Authorities concede that the large, or Standard, Poodle is the oldest of the three varieties, and that the dog gained special fame as a water worker. So widely was it used as retriever that it was shorn of portions of its coat to further facilitate progress in swimming. Thence came the custom of clipping to pattern which so enhanced the style and general appearance that its sponsors, particularly in France, were captivated by it. All of the Poodle's ancestors were acknowledged to be good swimmers, although one member of the family, the truffle dog (it may have been of Toy or Miniature size), it is said, never went near the water. Truffle hunting was widely practiced in England, and later in Spain and Germany, where the edible fungus has always been considered a delicacy. For scenting and digging up the fungus, the smaller dogs were favored, since they did less damage to the truffles with their feet than the larger kinds. So it is rumored that a terrier was crossed with the Poodle to produce the ideal truffle hunter.
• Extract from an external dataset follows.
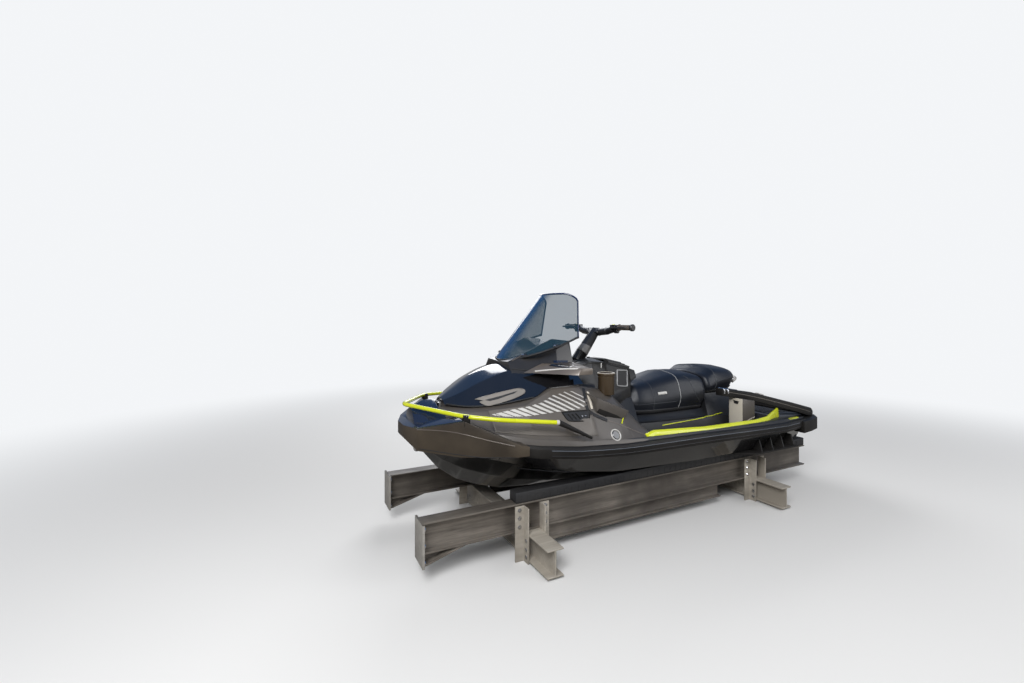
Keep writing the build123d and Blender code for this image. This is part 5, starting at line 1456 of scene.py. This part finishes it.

Despite the Standard Poodle's claim to greater age than the other varieties, there is some evidence to show that the smaller types developed only a short time after the breed assumed the general type by which it is recognized today. The smallest, or Toy variety, was known in England in the 18th Century, when the White Cuban became popular there. This was a sleeve dog attributed to the West Indies from whence it traveled to Spain and then to England. But the Continent had known the Poodle long before it came to England. Drawings by the German artist, Albrecht Durer, establish the breed in the 15th and 16th centuries. It was the principal pet dog of the latter 18th century in Spain, as shown by the paintings of the Spanish artist, Goya. And France had Toy Poodles as pampered favorites during the reign of Louis XVI at about the same period.